Not once in the text are the words ‘Fossil Fuels’ ‘Oil’, or ‘Coal’ stated.

The text sets the goal of ending anthropogenic emissions above what sinks take out of the atmosphere at some point in the second half of this century. Besides the wildly unspecific time frame, scientists are telling us this needs to occur before 2050.

The fossil fuel industry is quite literally at war with the Earth. The idea of a ‘climate budget’, allocating the known reserves of oil based on factors such as historical accountability and size of GDP, is not built into the agreement, despite the well known fact there is a fixed limit to the amount we can burn from oil reserves while staying below 1.5C. This means corporate interests are still able to exceed this limit under the current agreement, which makes all the rhetoric nothing more than hot air.

“If they can’t say fossil fuels, then they sure as hell cant regulate fossil fuels”

There is too much emphasis on technological ‘fixes’

The text pushes for investment in research and development of new technologies, particularly on carbon sinks. Dodgy fixes like geo-engineering, false solutions such as clean coal. People like Bill Gates and Richard Branson are looking at market solutions to this problem, when it’s the very nature of the market which is to blame. It’s easier to imagine extracting carbon from the air, than it is to change the economic system.

“The only way you can accept this deal, is if you’re a technological fantasist”

“Do we live within a system capable of saving itself?”

What is needed, is a push for massive investment in the public sphere to get 100% off fossil fuels. The change will pertain to a “strategic economy”, one that will grow some years, and in others will not. There will be high emissions initially to facilitate the change, as we build and develop the infrastructure for a clean economy.

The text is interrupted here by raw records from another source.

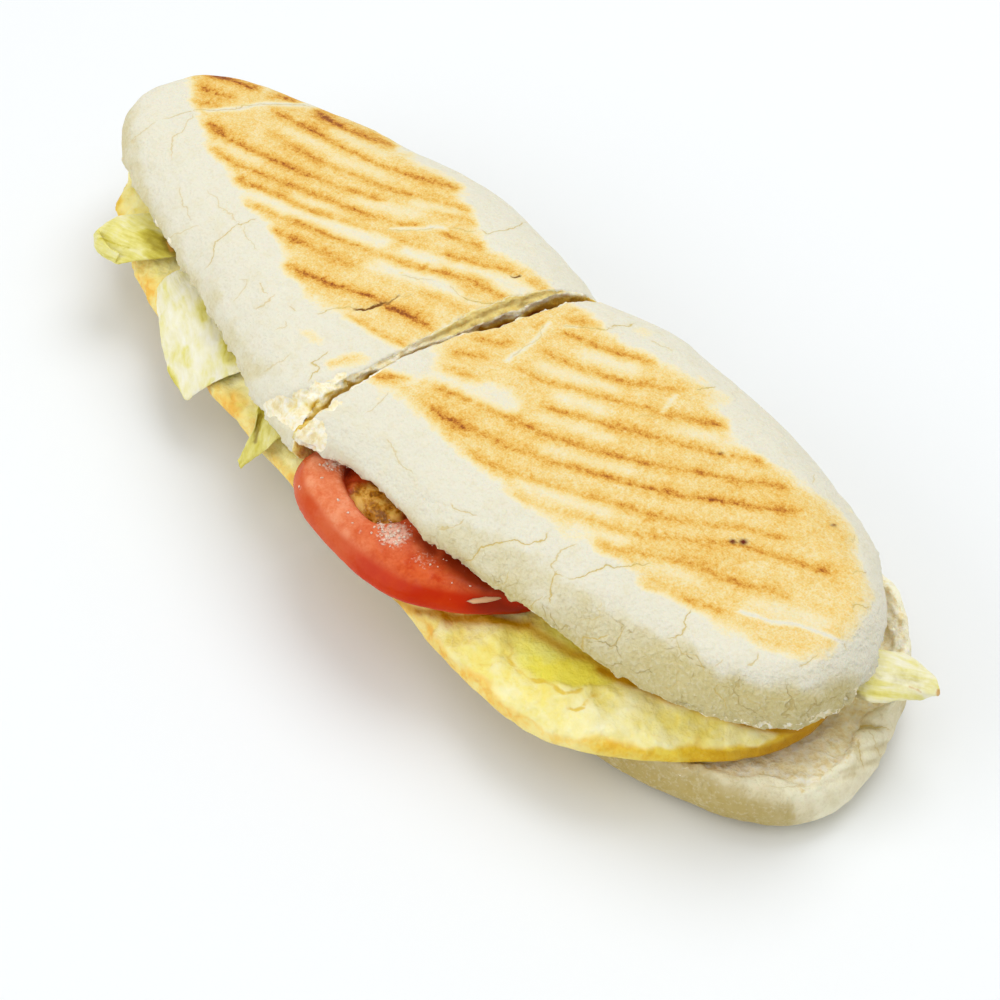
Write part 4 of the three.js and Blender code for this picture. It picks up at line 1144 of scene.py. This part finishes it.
# %% Omelette finish
def omelette_finish():
    made = open_material("moist_omelette")
    curds, fine, wide = grain(4.5, 4.0, swirl=0.4), grain(1.0, 3.0), grain(14, 3.0)
    face = ramp(curds * 0.5 + wide * 0.5 + fine * 0.2 + 0.5, (0.3, (248, 226, 104)),
                (0.42, (250, 234, 136)), (0.54, (252, 240, 170)), (0.7, (254, 247, 202)))
    fold = ramp(wide + curds * 0.4 + fine * 0.3 + 0.5, (0.36, (247, 233, 74)), (0.6, (253, 246, 126)))
    deep_skin = ramp(wide * 0.5 + fine * 0.35 + curds * 0.7 + 0.5, (0.36, (226, 178, 14)),
                     (0.5, (236, 196, 38)), (0.66, (244, 218, 84)))
    light_skin = ramp(curds + wide * 0.4 + fine * 0.3 + 0.5, (0.36, (244, 190, 76)),
                      (0.48, (248, 212, 108)), (0.64, (250, 230, 146)))
    skin_here = eased((marked("skin") + curds * 0.7 + fine * 0.3).held(), 0.25, 0.8)
    split = eased(marked("split") + fine * 0.4 + curds * 0.3, 0.2, 0.75)
    colour = blend(marked("fold") * 0.85, face, fold)
    colour = blend(skin_here, colour, blend(marked("lightly_set"), deep_skin, light_skin))
    colour = blend(split * 0.8, colour, (234, 198, 44))
    colour = blend((marked("shade") * (1.0 + curds * 1.0)).held(), colour, (196, 142, 2))
    height = curds * 0.8 + fine * 0.4 + 0.5
    return surface(made, colour, 0.46 + fine * 0.35, bumped(height, 0.7), Subsurface_Weight=0.18,
                   Subsurface_Radius=(0.002, 0.0015, 0.0006), Specular_IOR_Level=0.25)


egg = omelette_finish()

# %% The two pieces of omelette
SPLITS_NEAR = [
    (0.8, 0.7, [(77, -42), (80, -43.6), (84.8, -45), (87, -45), (89.3, -43.9)]),
    (1.0, 0.7, [(87, -45), (89.3, -43.9), (91.1, -42.7), (93.8, -41.5), (96.2, -39.9), (97, -38)]),
    (0.9, 0.6, [(97.6, -44), (99, -42), (99.4, -40.4), (99.1, -38.2)]),
    (0.7, 0.6, [(99, -39), (98.4, -36.6), (98, -35)]), (0.5, 0.5, [(102, -37), (104, -35)]),
    (0.5, 0.5, [(105.6, -36), (107.4, -34)]), (0.4, 0.5, [(101, -34), (102.6, -32.6)]),
    (0.5, 0.6, [(112, -35), (114, -33.6)]), (0.5, 0.5, [(78, -52), (81, -50), (82, -47.6)]),
]
# Where the egg lies in deep shade: against the tomato and under the bread
SHADED_NEAR = [
    (0.8, 1.1, [(46, -59), (50, -57.5), (56.4, -54.3), (62.3, -51.4), (67, -47.6)]),
    (1.1, 1.6, [(62, -51), (67, -47.4), (72.4, -41.7), (79.3, -34.9)]),
    (0.8, 1.3, [(76, -37), (84, -35.2), (90, -32.8), (96, -30.6), (102, -28.6)]),
    (1.1, 1.2, [(92, -33), (98, -30.6), (104, -28), (110, -25.4), (118, -20.4), (126, -15), (131.7, -8)]),
]
FOLD_NEAR = [
    (60, -36), (74, -39), (80, -42.8), (85, -44.6), (90, -43), (95.6, -39.4), (97, -35), (99, -30),
    (86, -26), (60, -30),
]


def omelette(node, name, splits, fold, shaded, skin_up, skin_rise, seed):
    """One piece of egg. Its skin reaches skin_up millimetres high, and skin_rise more at the end."""
    piece = start_from(node, name)
    fine_skin(piece, 0.7 * MM, 10)
    places, normals = places_of(piece), normals_of(piece)
    glass, along = on_glass(places), in_plan(places)[:, 0]
    split = drawn(shaken(shaken(glass, places, 2.5, 0.9, seed), places, 1.1, 0.5, seed + 8), splits)
    split *= 0.6 + 0.4 * ease(-0.5, 0.5, crags(places, 1.8, seed + 2))
    folded = np.zeros(len(places))
    if fold:
        within = inside(glass, fold) + 0.6 * lumps(places, 3, seed + 3)
        folded = ease(-0.7, 1.2, within) * ease(72, 84, glass[:, 0])
    face = ease(-0.3, 0.3, normals[:, 2])
    relief(piece, "CLOUDS", 9, 1.2)
    relief(piece, "CLOUDS", 3.4, 0.9, face * (1 - 0.7 * folded))
    push(piece, -0.7 * folded - 0.5 * split + face * (1 - 0.6 * folded) * 0.7 * crags(places, 4.5, seed + 4))
    skin_top = skin_up + skin_rise * ease(84, 98, along)
    low = ease(skin_top + 2.4, skin_top - 1.6, places[:, 2] / MM + 1.5 * crags(places, 7, seed, 3))
    end_in_shade = ease(106, 116, along + 3 * lumps(places, 4, seed + 7)) * ease(0.8, 0.2, normals[:, 2])
    mark(piece, "skin", np.maximum(low, ease(-0.2, -0.6, normals[:, 2])))
    mark(piece, "lightly_set", ease(103, 92, np.abs(along) + 4 * lumps(places, 9, seed + 6)))
    mark(piece, "fold", folded)
    mark(piece, "split", split)
    mark(piece, "shade", np.maximum(end_in_shade, drawn(shaken(glass, places, 4, 0.5, seed + 5), shaded)))
    dress(piece, node, egg)


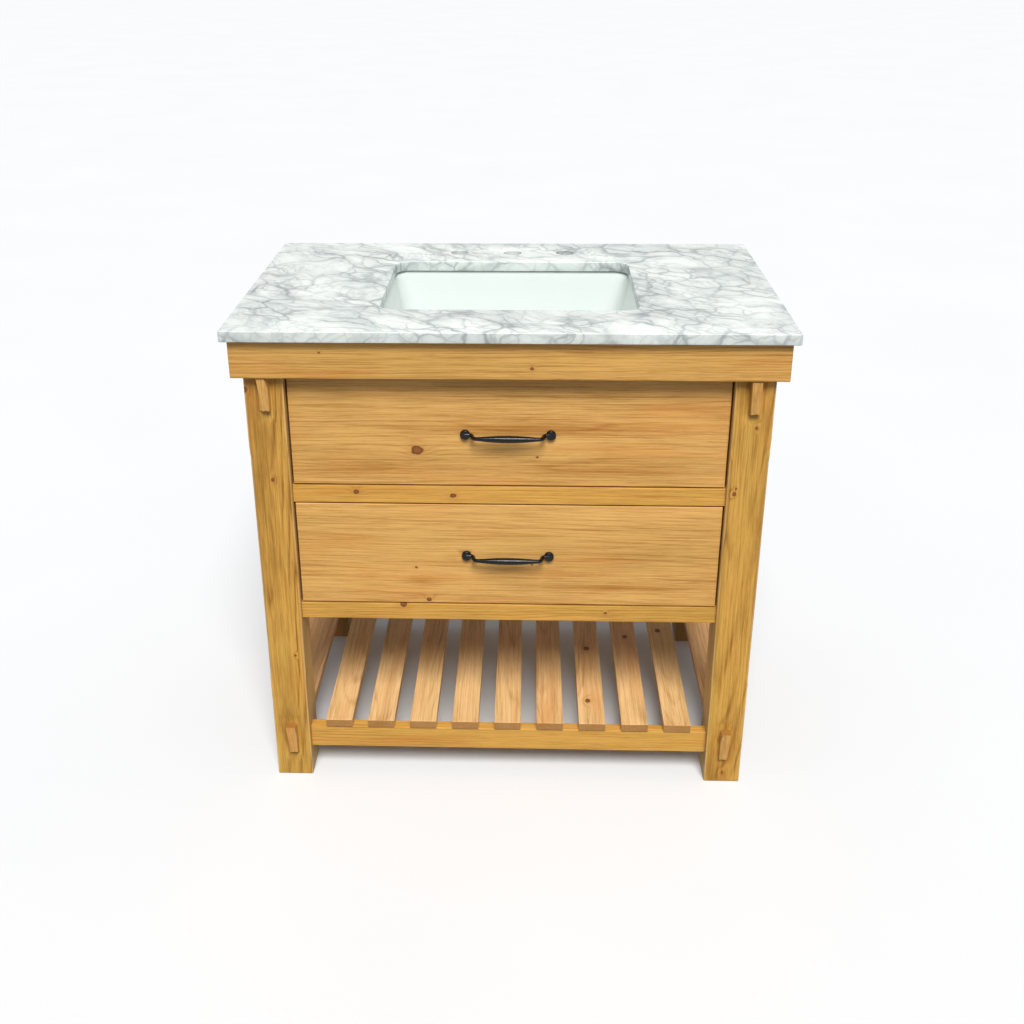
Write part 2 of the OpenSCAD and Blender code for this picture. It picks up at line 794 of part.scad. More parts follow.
leg_front_left();
leg_front_right();
leg_rear_left();
leg_rear_right();
apron_front();
apron_left();
apron_right();
top_rail_front();
top_rail_rear();
mid_rail();
bottom_rail_front();
bottom_rail_rear();
side_panel_left();
side_panel_right();
back_panel();
slide_battens();
corner_blocks();
leg_pegs();
stretcher_left();
stretcher_right();
shelf_rail_front();
shelf_rail_rear();
shelf_edge_left();
shelf_edge_right();
shelf_slat(1);  // shelf_slat_1
shelf_slat(2);  // shelf_slat_2
shelf_slat(3);  // shelf_slat_3
shelf_slat(4);  // shelf_slat_4
shelf_slat(5);  // shelf_slat_5
shelf_slat(6);  // shelf_slat_6
shelf_slat(7);  // shelf_slat_7
shelf_slat(8);  // shelf_slat_8
shelf_slat(9);  // shelf_slat_9
marble_top();
basin();
basin_seal();
basin_clips();
upper_drawer_front();
upper_drawer_subfront();
upper_drawer_side_left();
upper_drawer_side_right();
upper_drawer_notch_walls();
upper_drawer_backs();
upper_drawer_bottoms();
lower_drawer_front();
lower_drawer_subfront();
lower_drawer_side_left();
lower_drawer_side_right();
lower_drawer_back();
lower_drawer_bottom();
handle_upper();
handle_lower();
handle_screws_upper();
handle_screws_lower();
slide_outers();
slide_middles_upper();
slide_middles_lower();
slide_inners_upper();
slide_inners_lower();
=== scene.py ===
"""A pine bathroom vanity: marble top, undermount basin, two drawers and a slatted shelf."""

import json
import math

import bmesh
import bpy
from mathutils import Matrix, Vector, noise


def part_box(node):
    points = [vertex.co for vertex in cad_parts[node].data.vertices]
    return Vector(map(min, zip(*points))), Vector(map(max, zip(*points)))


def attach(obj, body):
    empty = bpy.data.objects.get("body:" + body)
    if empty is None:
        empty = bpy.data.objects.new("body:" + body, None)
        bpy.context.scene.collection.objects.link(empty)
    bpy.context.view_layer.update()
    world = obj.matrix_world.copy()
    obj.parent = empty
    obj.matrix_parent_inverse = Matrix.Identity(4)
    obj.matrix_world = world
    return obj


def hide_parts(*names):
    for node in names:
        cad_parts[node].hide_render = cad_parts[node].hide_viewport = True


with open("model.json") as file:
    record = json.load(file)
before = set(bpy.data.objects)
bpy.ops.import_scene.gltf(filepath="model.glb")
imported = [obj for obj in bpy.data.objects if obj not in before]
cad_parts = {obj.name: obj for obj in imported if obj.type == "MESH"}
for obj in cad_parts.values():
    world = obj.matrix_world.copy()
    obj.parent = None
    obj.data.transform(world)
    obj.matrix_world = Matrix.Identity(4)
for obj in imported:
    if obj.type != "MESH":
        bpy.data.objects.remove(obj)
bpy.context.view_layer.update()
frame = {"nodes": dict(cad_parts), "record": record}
cad = frame["nodes"]
body_of = {n: body for body, members in frame["record"]["behaviour"]["bodies"].items() for n in members}

X, Y, Z = Vector((1, 0, 0)), Vector((0, 1, 0)), Vector((0, 0, 1))
MM = 0.001
WELD = 0.01 * MM  # corners nearer to each other than this are one corner

# Places that several pieces share, all from the frame
leg_low, leg_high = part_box("leg_front_right")
LEG_IN, LEG_OUT, LEG_FACE = leg_low.x, leg_high.x, leg_low.y
LEG_MIDDLE = (LEG_IN + LEG_OUT) / 2
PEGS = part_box("leg_pegs")
PEG_HEIGHT, PEG_HALF = 60 * MM, 9 * MM


# ---- Camera, light and floor ----

FLOOR_HALF = 40


def add_camera():
    """In front of the cabinet and above it, looking down and a little to the left.

    The place, angles, lens and shift are the ones at which the cabinet's corners lie as in the photo."""
    place = (0.0317, -2.0702, 1.4633)
    pitch, yaw, roll = (math.radians(a) for a in (23.61, -2.24, 0.39))
    lens, sensor_width = 42.19, 36
    shift_x, shift_y = 0.0273, -0.0617
    forward = Vector((math.sin(yaw) * math.cos(pitch), math.cos(yaw) * math.cos(pitch), -math.sin(pitch)))
    level = Vector((math.cos(yaw), -math.sin(yaw), 0))
    down = forward.cross(level)
    right = math.cos(roll) * level + math.sin(roll) * down
    up = math.sin(roll) * level - math.cos(roll) * down
    data = bpy.data.cameras.new("camera")
    data.lens, data.sensor_width = lens, sensor_width
    data.shift_x, data.shift_y = shift_x, shift_y
    data.clip_end = 5 * FLOOR_HALF
    camera = bpy.data.objects.new("camera", data)
    turn = Matrix((right, up, -forward)).transposed().to_4x4()
    camera.matrix_world = Matrix.Translation(place) @ turn
    bpy.context.scene.collection.objects.link(camera)
    bpy.context.scene.camera = camera


def add_sun(name, height, side, spread, power, tint=(1, 1, 1)):
    """A large soft lamp far away. height and side are its angles above and beside the cabinet's front."""
    data = bpy.data.lights.new(name, "SUN")
    data.angle = math.radians(spread)
    data.energy = power
    data.color = tint
    lamp = bpy.data.objects.new(name, data)
    height, side = math.radians(height), math.radians(side)
    level = Vector((math.sin(side), -math.cos(side), 0))
    towards = level * math.cos(height) + Z * math.sin(height)
    lamp.rotation_euler = towards.to_track_quat("Z", "Y").to_euler()
    bpy.context.scene.collection.objects.link(lamp)


def add_world(overhead, horizon, below):
    """A pale studio: bright at the horizon, where the floor ends, and dim above and under it.

    The three levels blend between heights that are given as sines of the angle above the horizon."""
    under_to_horizon, horizon_to_overhead = (-0.12, -0.06), (0.05, 0.14)
    cool_white = (0.985, 0.99, 1.0, 1)
    world = bpy.data.worlds.new("studio")
    world.use_nodes = True
    nodes, links = world.node_tree.nodes, world.node_tree.links
    place = nodes.new("ShaderNodeTexCoord")
    parts = nodes.new("ShaderNodeSeparateXYZ")
    links.new(place.outputs["Generated"], parts.inputs[0])
    level = None
    for (start, end), before, after in ((under_to_horizon, below, horizon),
                                        (horizon_to_overhead, 0.0, overhead - horizon)):
        step = nodes.new("ShaderNodeMapRange")
        for key, value in (("From Min", start), ("From Max", end), ("To Min", before), ("To Max", after)):
            step.inputs[key].default_value = value
        links.new(parts.outputs["Z"], step.inputs["Value"])
        if level is not None:
            total = nodes.new("ShaderNodeMath")
            links.new(level, total.inputs[0])
            links.new(step.outputs[0], total.inputs[1])
            step = total
        level = step.outputs[0]
    links.new(level, nodes["Background"].inputs["Strength"])
    nodes["Background"].inputs["Color"].default_value = cool_white
    bpy.context.scene.world = world


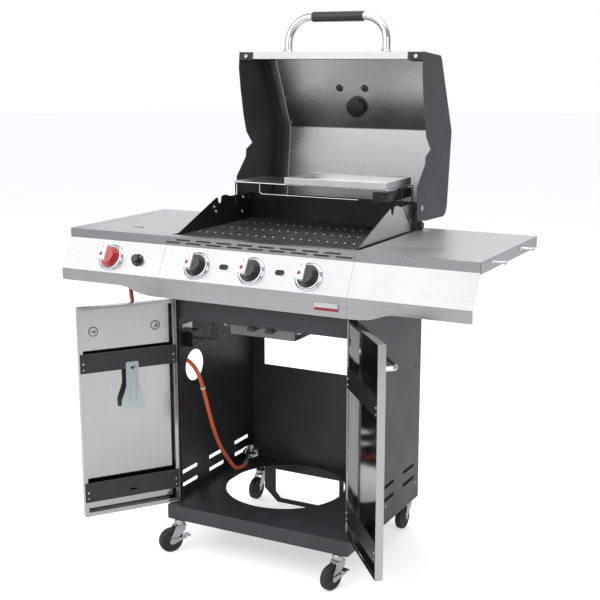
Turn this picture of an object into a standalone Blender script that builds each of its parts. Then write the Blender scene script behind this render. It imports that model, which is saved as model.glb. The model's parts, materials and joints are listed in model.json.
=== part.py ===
"""Gas barbecue grill: cabinet cart on casters, firebox, hinged lid, side shelves, gas train."""
import math
import bpy
import bmesh
from mathutils import Matrix, Vector

# ---- driving dimensions, metres; X to the grill's right, Y to the back, Z up, cart front at y = 0
GAP = 0.0003
SHEET = 0.0015
CART_HALF = 0.3104
CART_DEPTH = 0.534
BASE_LOW = 0.1014
BASE_TOP = 0.147
PANEL_TOP = 0.945
PANEL_FRONT = 0.0505
SHELF_HALF = 0.67
SHELF_TOP = 0.9872
SHELF_BACK = 0.5377
SHELF_SKIRT = 0.033
WING_INNER = 0.3108

BOTTLE_HOLE = (-0.059, 0.3065, 0.193)
BOTTLE_HOLE_SIDES = 48
VENT_Y = (0.125, 0.285, 0.446)
VENT_Z = (0.181, 0.2235)
VENT_SIZE = (0.088, 0.012)
HOSE_HOLE = (0.165, 0.557, 0.05)

DOOR_PIVOT = (0.2985, 0.0375)
DOOR_EDGE = 0.3035
DOOR_FREE = 0.0015
DOOR_THICK = 0.022
DOOR_LOW, DOOR_HIGH = 0.150, 0.795
DOOR_OPEN = {"left": -125.7, "right": 130.5}
DOOR_SHEET = 0.001
BAR_Z = ((0.597, 0.655), (0.195, 0.256))
HANDLE_Z = 0.717
HANDLE_FEET = (0.0515, 0.2435)
HANDLE_REACH = 0.044
HANDLE_RADIUS = 0.008
PIN_RADIUS = 0.004

FIREBOX_HALF = 0.298
FIREBOX_FRONT, FIREBOX_BACK = 0.0635, 0.52
RIM_TOP = 0.985
GRATE_THICK = 0.0115
BURNER_X = (-0.185, 0.0, 0.185)
TENT_HALF = 0.055

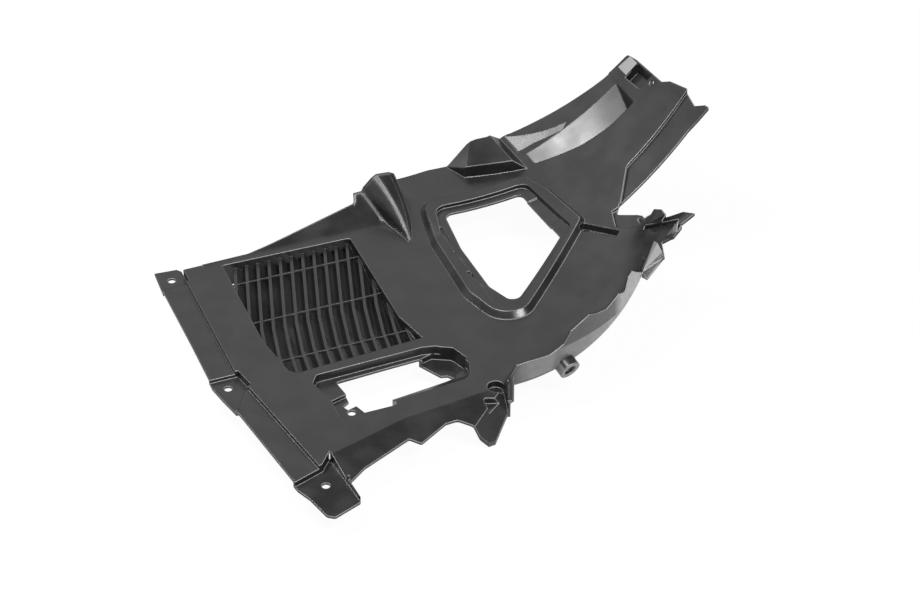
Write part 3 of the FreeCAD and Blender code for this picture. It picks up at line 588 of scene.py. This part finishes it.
def photo_camera(sizes):
    """The camera, turned level and aimed at the start of the arch."""
    side = sizes.view_side
    height = sizes.view_height
    across = Vector((math.cos(side), -math.sin(side), 0))
    ahead = Vector((math.sin(side) * math.cos(height), math.cos(side) * math.cos(height),
                    -math.sin(height)))
    upward = across.cross(ahead)
    lens = bpy.data.cameras.new("Camera")
    lens.sensor_width = 36
    lens.lens = lens.sensor_width * sizes.view_distance / sizes.view_width
    camera = bpy.data.objects.new("Camera", lens)
    turned = Matrix((across, upward, -ahead)).transposed().to_4x4()
    place = Vector(sizes.arch_start) - ahead * sizes.view_distance
    camera.matrix_world = Matrix.Translation(place) @ turned
    bpy.context.scene.collection.objects.link(camera)
    return camera


class LINER_OT_stage(bpy.types.Operator):
    """Sets the pale floor, the soft lights and the camera"""

    bl_idname = "liner.stage"
    bl_label = "Stage"

    def execute(self, context):
        floor = paper_floor()
        lights = [soft_light(*lamp) for lamp in LAMPS]
        context.scene.world = studio_world()
        context.scene.camera = photo_camera(context.scene.liner_sizes)
        context.scene.view_settings.view_transform = "Standard"
        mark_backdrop(floor, *lights)
        return {"FINISHED"}


class LINER_PT_panel(bpy.types.Panel):
    """Sizes and steps of the liner"""

    bl_idname = "LINER_PT_panel"
    bl_label = "Liner"
    bl_space_type = "VIEW_3D"
    bl_region_type = "UI"
    bl_category = "Liner"

    def draw(self, context):
        for name in LinerSizes.__annotations__:
            self.layout.prop(context.scene.liner_sizes, name)
        self.layout.operator("liner.moulding")
        self.layout.operator("liner.folds")
        self.layout.operator("liner.stage")


CLASSES = (LinerSizes, LINER_OT_moulding, LINER_OT_folds, LINER_OT_stage, LINER_PT_panel)


def register():
    for item in CLASSES:
        bpy.utils.register_class(item)
    bpy.types.Scene.liner_sizes = PointerProperty(type=LinerSizes)


def unregister():
    del bpy.types.Scene.liner_sizes
    for item in reversed(CLASSES):
        bpy.utils.unregister_class(item)


def main():
    """Builds the whole scene."""
    register()
    bpy.ops.liner.moulding()
    bpy.ops.liner.folds()
    bpy.ops.liner.stage()


if __name__ == "__main__":
    main()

“We’ve now waited so long, the climate struggle cannot be solved by the endless growth model of capitalism”

Naomi argues, as she does in her book This Changes Everything, that “Climate change is the best argument we’ve ever had against this type of Capitalism”. That rather than seeing the situation as a crisis, we should see it as an opportunity. The idea of ‘green’ jobs should be redefined to include anything carbon neutral. There are estimates that there are 10 times as many jobs in the green sector than in the fossil fuel industry. Germany, in the midst of the world’s most aggressive renewables transition, propelled by civil will, has seen about 400,000 new jobs in this sector, up from 160,000 10 years ago. In California, 4000 of its 10,000 firefighters, the front line against climate change accelerated devastation, are prison inmates, paid about $2 a day while saving the state hundreds of thousands in costs. Examples like these are untapped potential. In a re-organised economy, hopefully with the implementation of a basic income, the movement will be to take people off jobs which harm the planet while still experiencing economic growth.

In some cities, like Beijing, where the pollution epidemic is regulated on a local level out of necessity, the corporate elite are even worried to let their kids go outside. The very people whose wealth is built on a carbon heavy economy, are realising the world they’ve created is toxic for their children. It’s this sort of awaking that needs to happen throughout civil society; that our neo-liberal free market economy is directly opposed to an ability to live harmoniously on this planet.

The issue is an economic one, the environmental concerns are only byproducts. While the agreement in Paris is rightly hailed as a diplomatic success, it remains a disaster for humanity. Not on any fault of the negotiators, they are simply restricted by the omnipresent influence of the market. With this realisation,  the push for change must come from us, civil society. Political will on it’s own has and is proving incapable.